In a 2004 report for the National Institute of Justice that studied the impact of the 1994 assault weapons ban (which expired in 2004), the authors found that high-capacity magazines were used in crimes much more often than assault weapons were. They said that guns equipped with those magazines tended to account for a higher share of guns used in the killing of police officers and in mass public shootings, though those are a small percentage of overall gun deaths.
Many gun experts and lawmakers believe the two areas ripe for legislative consensus are a bill that would make background checks for gun buyers nearly universal, and a measure that would create a federal statute against straw purchasing, which would give prosecutors better tools to go after people who buy guns that they sell or give to others to commit crimes. “If you prioritize things in terms of their value and likelihood of them getting passed,” said James Pasco, the executive director of the Fraternal Order of Police, “I don’t think there is anyone who will tell you that background checks aren’t the most important thing to get done.” Law enforcement officials say that combining background checks and straw purchasing penalties would do much to reduce the criminal use of guns.
But many lawmakers, gun violence experts, and victims argue that large-capacity magazines, which gun rights advocates say are convenient for target shooting, increase carnage in shootings. President Obama has called for a maximum magazine capacity of ten rounds. The police have said that Adam Lanza had a thirty-round magazine on his semiautomatic rifle in Newtown.
Mark E. Kelly, Giffords’ husband, testified before the Senate Judiciary Committee in January that Christina Taylor Green, a nine-year-old girl killed in the Tucson shooting, was shot with the thirteenth bullet in the assailant’s gun. “I am a hundred percent sure these magazines have an effect on the number of people killed,” Kelly said in a later interview.
Such magazines “are so easy to see as a menace to our society”, said Senator Frank R. Lautenberg, a Democrat from New Jersey, who is sponsoring legislation that seeks to ban the sale of magazines of more than ten rounds.
But gun experts say that standard may be unrealistic, because many handguns are designed to carry more than ten rounds. “We have to consider the millions of weapons out there that will be rendered useless,” said Robert A. Levy, a lawyer who was a principal architect of the victorious strategy in the 2008 Supreme Court decision that upheld the rights of residents in the District of Columbia to bear arms, a landmark case for gun rights.
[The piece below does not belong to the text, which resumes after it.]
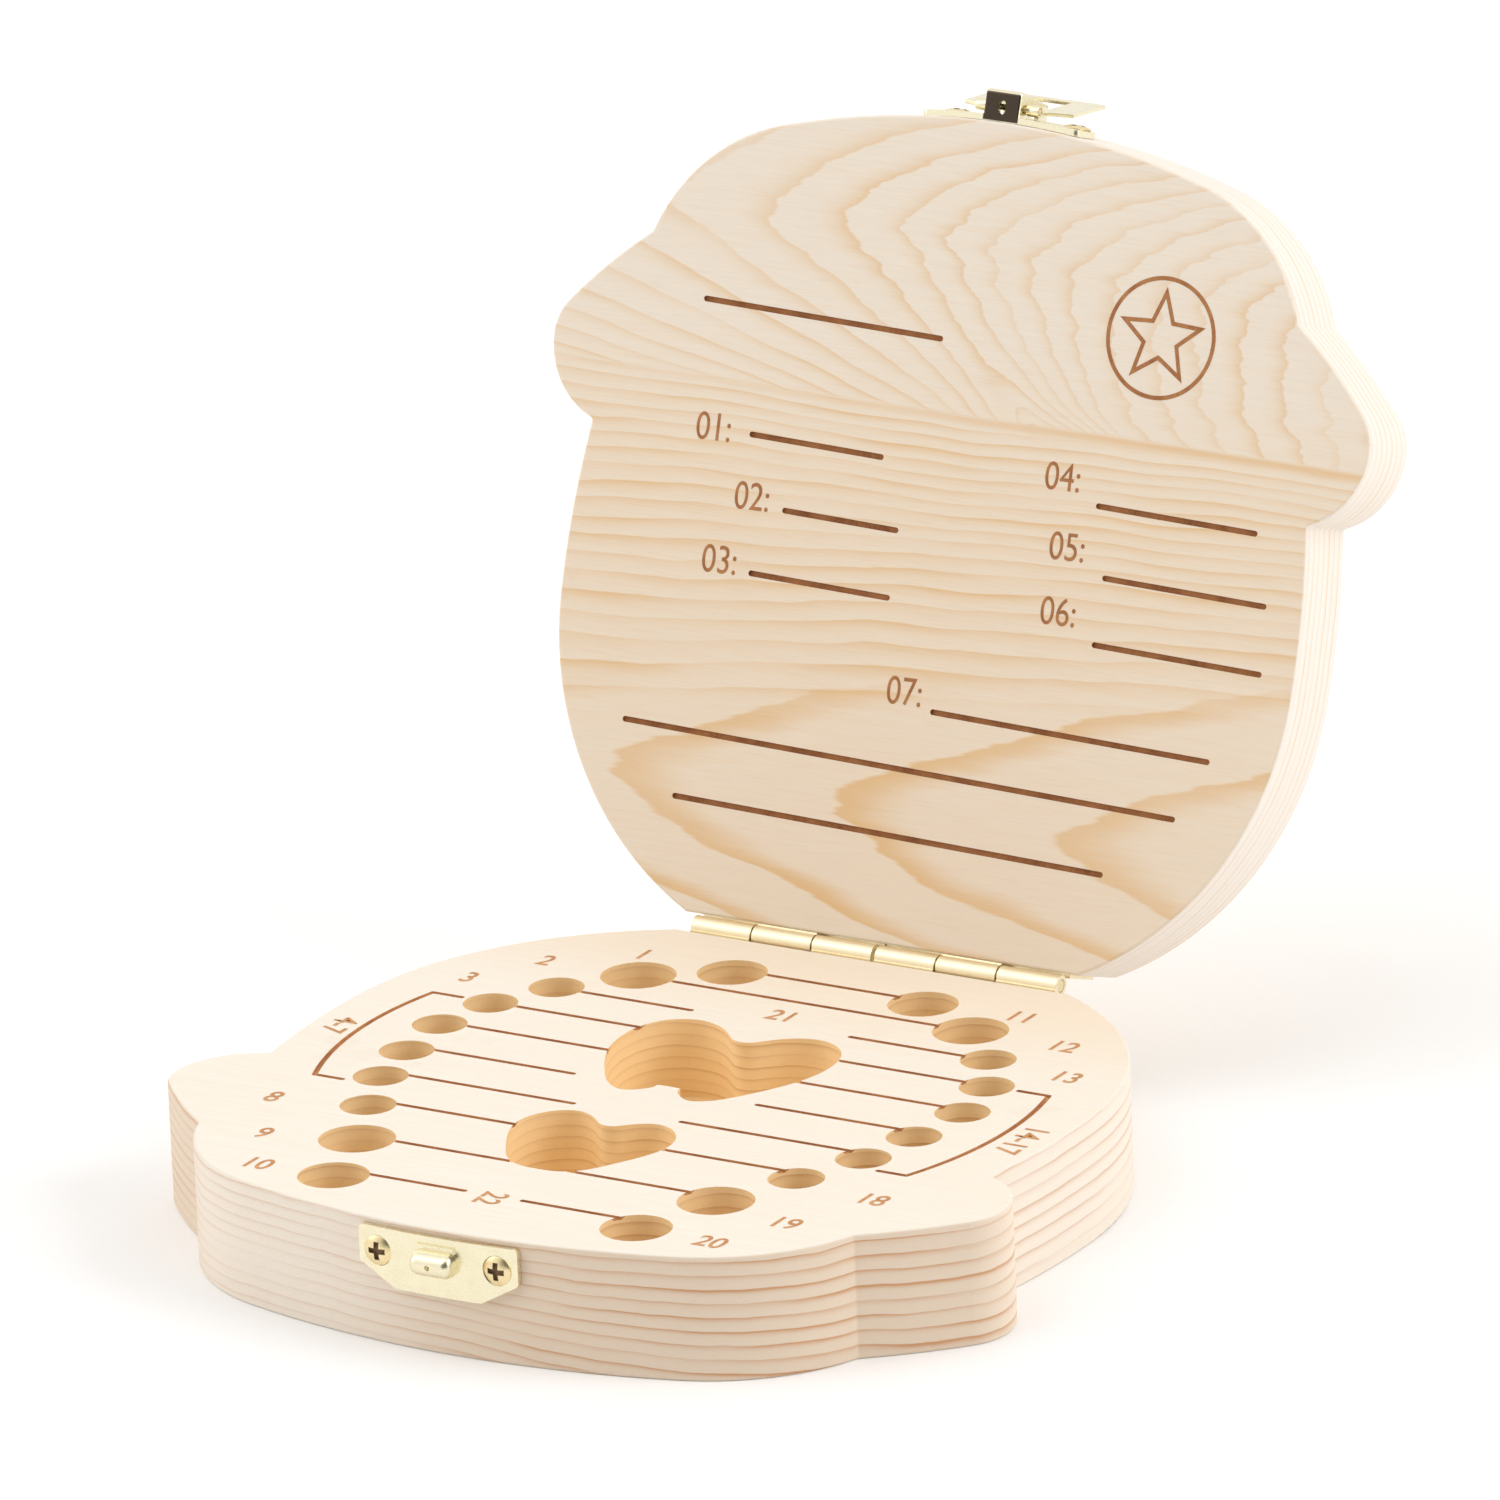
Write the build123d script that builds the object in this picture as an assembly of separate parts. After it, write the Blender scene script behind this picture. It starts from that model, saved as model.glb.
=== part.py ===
from build123d import *
import os

# Baby tooth box in pine with brass fittings: a tray and a lid of one outline, cut from solid board.
# Millimetres and degrees. +Z is up, +Y points to the hinges, the lid stands open as in use.
# The origin is the middle of the tray's underside.

# Wooden shells
box_width = 120.0
box_depth = 105.6
tray_height = 16.4
lid_thickness = 10.3
parting_gap = 0.3
edge_round = 0.4
lid_open_angle = 110.0
cut_overrun = 2.0

# Outline: shares of the half width from the centre line, and of the depth from the hinge edge
chin_half_share = 0.483
cheek_bulge_shares = (0.778, 0.148)
cheek_end_shares = (0.896, 0.361)
cheek_notch_shares = (0.876, 0.574)
brim_bulge_shares = (0.962, 0.609)
brim_tip_shares = (1.000, 0.663)
brim_underside_shares = (0.971, 0.715)
crown_notch_shares = (0.792, 0.810)
crown_end_shares = (0.516, 0.959)
outline_corner_round = 0.6

# Bores for the teeth
second_molar_bore = 9.1
first_molar_bore = 9.8
canine_bore = 7.2
incisor_bore = 7.1
tooth_bore_depth = 10.5
# Each row is mirrored: bore place across and along, its line's place along, its inner end across
tooth_row_shares = [
    ("second_molar", 0.234, 0.105, 0.095, 0.000),
    ("first_molar", 0.407, 0.161, 0.162, 0.000),
    ("canine", 0.528, 0.238, 0.239, 0.195),
    ("incisor", 0.606, 0.318, 0.315, 0.240),
    ("incisor", 0.637, 0.406, 0.398, 0.230),
    ("incisor", 0.617, 0.500, 0.485, 0.224),
    ("incisor", 0.586, 0.588, 0.572, 0.131),
    ("canine", 0.519, 0.678, 0.661, 0.178),
    ("first_molar", 0.434, 0.781, 0.769, 0.070),
    ("second_molar", 0.365, 0.897, 0.876, 0.070),
]
bore_diameters = {
    "second_molar": second_molar_bore,
    "first_molar": first_molar_bore,
    "canine": canine_bore,
    "incisor": incisor_bore,
}

# Keepsake pockets: half outlines from the dip between the lobes down to the bottom
pocket_depth = 10.5
cord_pocket_shares = [
    (0.000, 0.309), (0.040, 0.296), (0.085, 0.274), (0.150, 0.264), (0.216, 0.283),
    (0.250, 0.344), (0.233, 0.396), (0.172, 0.462), (0.122, 0.497), (0.083, 0.507),
    (0.050, 0.498), (0.028, 0.481), (0.000, 0.475),
]
hair_pocket_shares = [
    (0.000, 0.620), (0.035, 0.609), (0.097, 0.591), (0.153, 0.607), (0.182, 0.647),
    (0.163, 0.692), (0.127, 0.730), (0.087, 0.762), (0.048, 0.775), (0.000, 0.778),
]

# Engraved lines
engraving_width = 0.75
engraving_depth = 0.4
bracket_arm_shares = (0.752, 0.680)
bracket_end_shares = (0.315, 0.616)
bracket_foot_shares = (0.718, 0.650)
bracket_bulge_shares = (0.778, 0.450)
# Lines to write on inside the lid: from, to, and the place along, all slightly askew together
writing_tilt = 1.2
writing_line_shares = [
    (-0.645, -0.065, 0.731),
    (-0.483, -0.163, 0.578),
    (-0.375, -0.100, 0.494),
    (-0.433, -0.095, 0.412),
    (0.375, 0.755, 0.565),
    (0.417, 0.803, 0.481),
    (0.417, 0.817, 0.400),
    (0.057, 0.727, 0.286),
    (-0.683, 0.667, 0.211),
    (-0.533, 0.517, 0.130),
]

# Hinges: a pair of brass butt hinges on the outside of the back faces
hinge_length = 26.9
hinge_pair_gap = 0.3
barrel_radius = 1.4
barrel_wood_gap = 0.2
knuckle_gap = 0.25
leaf_thickness = 0.6
leaf_height = 8.4
leaf_root_gap = 0.3
hinge_pin_radius = 0.8
hinge_pin_clearance = 0.04
hinge_pin_inset = 0.15
hinge_screw_spacing = 16.6
hinge_screw_drop = 5.2
leaf_corner_round = 0.6

# Screws
hinge_screw_head = 3.0
hinge_screw_shank = 1.5
hinge_screw_length = 5.5
latch_screw_head = 3.9
latch_screw_shank = 1.9
latch_screw_length = 7.5
screw_head_rise = 0.5
head_clearance = 0.05
shank_clearance = 0.03
cross_slot_width = 0.7
cross_slot_reach_share = 0.6
cross_slot_depth = 0.6

# Plates of the latch, one on each wooden front face
plate_width = 22.9
plate_height = 7.75
plate_thickness = 0.8
plate_seat_gap = 0.05
plate_corner_round = 0.7
plate_flat_share = 0.54
plate_side_share = 0.62
plate_screw_spacing = 17.2
plate_screw_drop = 3.1
catch_plate_drop = 0.75
latch_plate_rise = 1.5

# Nose of the catch plate
nose_length = 5.9
nose_radius = 1.6
nose_reach = 2.2
nose_drop = 4.0
nose_end_round = 1.1
ledge_length = 5.4
ledge_height = 0.8
ledge_rise = 0.35
ledge_drop = 1.75
pit_radius = 0.35
pit_depth = 0.5

# Tower of the latch plate, which carries the hasp
tower_width = 5.2
tower_wall = 0.6
tower_front_height = 4.25
tower_back_height = 2.9
tower_length = 7.4
tower_bend = 0.65
tower_round = 0.3
window_width = 1.0
window_height = 1.85
window_sill = 0.95
side_window_length = 1.8
side_window_height = 1.7
side_window_sill = 0.95
side_window_start = 4.9

# Hasp, folded back from the catch
hasp_pin_radius = 0.4
hasp_pin_clearance = 0.04
hasp_pin_rise = 3.4
hasp_pin_reach = 1.95
hasp_eye_radius = 0.75
hasp_sheet = 0.5
hasp_side_gap = 0.3
hasp_half_width = 4.6
hasp_bill_half_width = 8.0
hasp_bill_start = 1.7
hasp_bill_slope = 0.9
hasp_window_half_width = 3.8
hasp_bar_start = 9.65
hasp_length = 11.8
hasp_lip_length = 1.1
hasp_lip_angle = 20.0
hasp_bill_round = 1.4
hasp_fold_angle = 168.0

# Places that follow from the sizes
half_width = box_width / 2
half_depth = box_depth / 2
front_y = -half_depth
hinge_y = half_depth + barrel_radius + barrel_wood_gap
hinge_z = tray_height + parting_gap / 2
lid_bottom = tray_height + parting_gap
lid_top = lid_bottom + lid_thickness
hinge_axis = Axis((0, hinge_y, hinge_z), (1, 0, 0))
hasp_pin_y = front_y - hasp_pin_reach
hasp_pin_z = lid_bottom + hasp_pin_rise
hasp_axis = Axis((0, hasp_pin_y, hasp_pin_z), (1, 0, 0))
crown_half = crown_end_shares[0] * half_width
crown_sag = (1 - crown_end_shares[1]) * box_depth
crown_radius = (crown_half ** 2 + crown_sag ** 2) / (2 * crown_sag)
plate_face_y = front_y - plate_seat_gap - plate_thickness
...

Levy supports a ban on magazines with over twenty rounds, which he said “would rule out very few weapons.”
As interviews with several lawmakers seemed to underscore, a vote to regulate high-capacity magazines would have to be separate from a bill to renew the assault weapons ban to stand a chance of passage. (Senator Dianne Feinstein, a Democrat from California, has offered a bill that does both.)
“There is general agreement that when we went after the cosmetic features of the guns, we didn’t pay sufficient attention to magazine capacity,” said Garen J. Wintemute, the director of the violence prevention research program at the University of California at Davis, referring to the 1994 ban. “Conceptually it has the advantage that you wouldn’t be taking anyone’s guns away. This is a reasonable price to pay for the benefit to public safety.”
Senator Mark Pryor, a Democrat from Arkansas, shared the view of many conservative Democrats that each piece of gun legislation must be considered separately. “I’m not going to vote for Feinstein’s bill,” he said. “Beyond that I just want to wait and see what we have.”
In another sign of the growing focus on gun magazines, Colorado’s House of Representatives has narrowly passed a measure that would limit magazines to fifteen rounds. Its backers in the Democrat-controlled chamber cited the shootings in Newtown and at an Aurora movie theater in July.
Rico says this is an argument without real merit, but it's gonna happen anyway, just to make people feel better... (Not that three ten-round magazines won't equal a thirty-round magazine, but it's pointless to try and convince people of that.)